Maire divers gauche de Termes-d'Armagnac (Gers), Thibault Renaudin se dit « sidéré » : « Ce dispositif, c'est la meilleure politique jeunesse qu'on ait eue depuis des décennies. Il permet aux volontaires de s'épanouir dans l'engagement et de se pré-professionnaliser. Il est utile sur tous les types de territoires. » Lui-même préside l'association InSite, qui accompagne des collectivités et des associations rurales pour faire venir des jeunes en service civique, sur des missions allant de la valorisation du patrimoine ou de la biodiversité au recueil de la mémoire des villages, en passant par la solidarité, le renforcement des liens sociaux et intergénérationnels. « En cinq ans, près d'un cinquième des jeunes sont restés travailler sur place, et 30 d'entre eux ont été embauchés sur des postes prolongeant leur volontariat », met-il en avant.
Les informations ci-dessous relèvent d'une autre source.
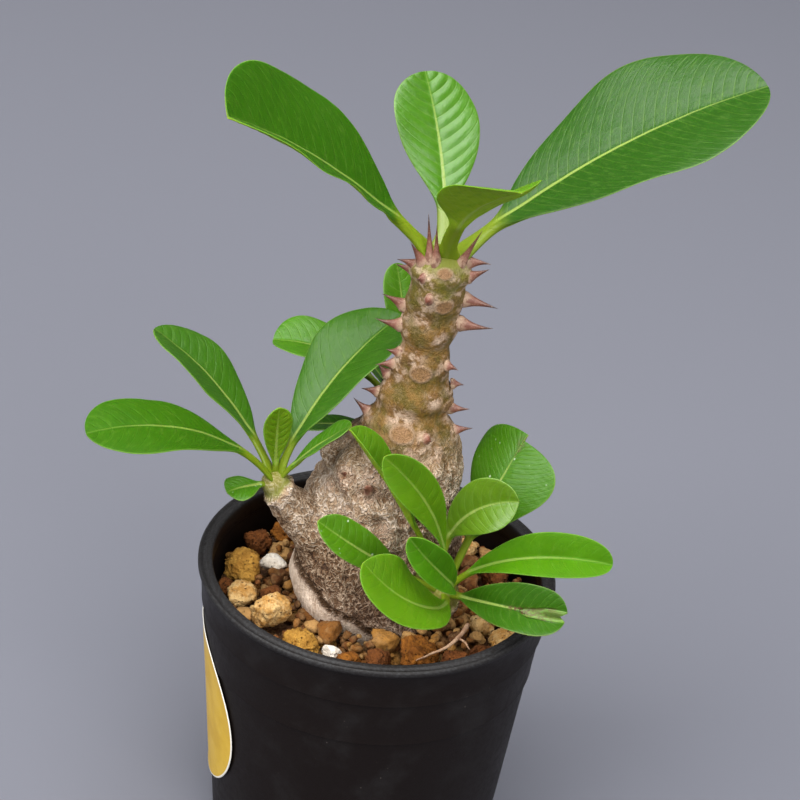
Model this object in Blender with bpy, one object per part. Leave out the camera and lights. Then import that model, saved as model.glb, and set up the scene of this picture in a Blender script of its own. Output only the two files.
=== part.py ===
"""Potted pachypodium: a swollen-stemmed succulent in a round black nursery pot.

Every separate piece is one closed body: the pot, its blank label, the soil, the loose stones on top,
a dry twig, the stem (grown as one piece with its shoots and spines) and each leaf.
Lengths are in millimetres and angles in degrees. MM turns them into metres when a mesh is made.
Azimuth 0 points along +X and 90 along +Y. The pot stands on z = 0 with its axis on Z.
"""

import math
import random
from dataclasses import dataclass

import bmesh
import bpy
from mathutils import Vector

MM = 0.001
GAP = 0.35

# Pot
POT_HEIGHT = 66.0
RIM_RADIUS = 37.5
RIM_WIDTH = 3.0
RIM_DEPTH = 1.4
RIM_BAND = 4.0
WALL = 1.5
FLOOR = 1.8
TAPER = 0.08
RING_DEPTHS = (9.5, 20.0)
RING_STEP = 0.35
POT_SIDES = 64
DRAIN_COUNT = 6
DRAIN_RADIUS = 3.5
DRAIN_CIRCLE = 19.0

# Soil and stones
SOIL_TOP = 54.0
SOIL_SIDES = 40

# Stem stations: height, centre x, centre y, half width along x, half width along y
STEM_SIDES = 28
STEM = (
    (27, 0.0, 2.0, 1.2, 1.2),
    (34, 0.0, 2.0, 4.0, 4.0),
    (42, -0.2, 2.0, 9.5, 9.0),
    (48, -0.3, 2.0, 14.0, 12.8),
    (53, -0.3, 2.0, 16.2, 14.8),
    (60, -0.4, 2.0, 17.4, 15.8),
    (69, -0.5, 2.0, 17.0, 15.4),
    (77, -0.4, 2.0, 16.2, 14.4),
    (82, -0.2, 2.0, 15.2, 13.6),
    (86, 0.6, 1.9, 13.6, 12.4),
    (91, 1.2, 1.8, 12.6, 11.4),
    (95, 2.6, 1.6, 10.9, 10.2),
    (99, 2.9, 1.4, 9.2, 8.8),
    (103, 2.8, 1.2, 7.4, 7.2),
    (107, 3.8, 1.1, 7.5, 7.3),
    (112, 4.2, 1.0, 5.7, 5.6),
    (117, 4.4, 0.8, 5.2, 5.1),
    (122, 4.7, 0.6, 5.7, 5.5),
    (127, 5.0, 0.4, 5.4, 5.4),
    (131, 5.2, 0.2, 5.5, 5.4),
    (135, 5.7, 0.0, 5.1, 5.1),
    (137.5, 6.0, 0.0, 4.3, 4.3),
    (139.2, 6.0, 0.0, 2.7, 2.7),
    (140, 6.0, 0.0, 0.9, 0.9),
)


@dataclass(frozen=True)
class Shoot:
    """A short side branch: its path with a radius at each point, ending in a dome that carries leaves."""

    name: str
    path: tuple
    dome_radius: float


@dataclass(frozen=True)
class Leaf:
    """One leaf: where it points, how it bends, and the size and set of its blade."""

    name: str
    azimuth: float
    rise: float
    droop: float
    turn: float
    length: float
    width: float
    roll: float
    fold: float
    petiole: float


# Growing tips, as (centre, radius) of the dome at the end of the trunk and of each shoot
CROWN = ((6.0, 0.0, 135.0), 5.0)
SHOOTS = (
    Shoot("left", ((-8, -1, 68, 8.0), (-14, -2.5, 74.5, 5.4), (-18.5, -3.6, 79.5, 3.7), (-22.5, -4, 85, 2.9)), 2.9),
    Shoot("back", ((2, 7, 77, 6.0), (2.5, 13, 82, 3.8), (3, 17, 88, 2.7)), 2.7),
    Shoot("front", ((9, -4, 61, 6.0), (12.5, -8.2, 63, 4.2), (14.0, -10.8, 67.8, 3.2)), 3.2),
)

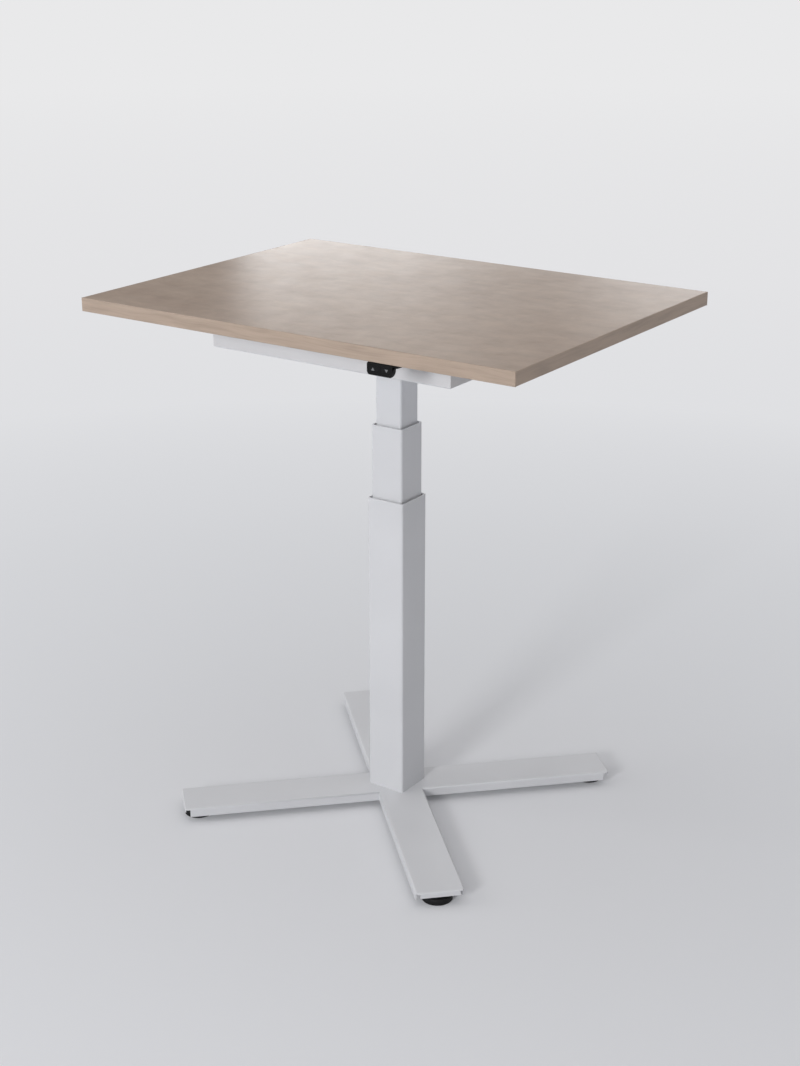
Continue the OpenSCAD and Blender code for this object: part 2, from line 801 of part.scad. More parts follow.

La déception est d'autant plus forte que le service civique connaît un succès croissant. « En 2024, nous avions eu plus de demandes émanant de jeunes et d'associations que de contrats financés. Et on nous annonce que ça va être bien pire cette année, deux mois avant la rentrée, où devaient débuter de nombreux services civiques », relève Franck Présumey, délégué général de la Ligue de l'enseignement, une confédération dont l'intermédiation permet à des milliers de petites associations d'accueillir un jeune en service civique.
« Cela va décourager les bénévoles au contact des services civiques, et cela va peser aussi à plus long terme sur les associations, puisque moins de jeunes pourront les découvrir et s'y engager après leur service civique », prévient Sandrine Pellenz, déléguée générale de la fédération de Moselle. Et de citer le festival international du film d'animation de Metz, fondé bénévolement par d'anciens volontaires en service civique, qui a rassemblé 3 000 spectateurs lors de sa cinquième édition, en février.
Selon la Plateforme inter associative pour le service civique (PISC), les réductions annoncées vont favoriser la sélection, réduisant les opportunités pour les jeunes non-diplômés, en situation de handicap ou qui vivent dans les quartiers prioritaires de la politique de la ville. Elles vont aussi fragiliser des associations déjà confrontées à des baisses de subventions et des appels d'offres de l'Etat et des collectivités, ainsi qu'au ralentissement du mécénat d'entreprises. Des suppressions d'emplois sont à craindre dans celles qui assurent l'encadrement et la formation d'un grand nombre de services civiques.
Le ministère précise au Monde « avoir fait en sorte de préserver au maximum le monde associatif ». Celui-ci va perdre 3 700 missions, soit une baisse de 12 % par rapport à 2024, tandis que le service public s'en voit supprimer 11 300, en baisse de 38 %, et même de 50 % au sein du ministère de l'éducation nationale.
Qu'en sera-t-il en 2026 ? « Nous souhaitons préserver les ambitions [sur le service civique] », a assuré la ministre Marie Barsacq, interpellée par une jeune salariée d'Unis-Cité lors de la célébration du premier anniversaire du service civique écologique, mercredi 18 juin.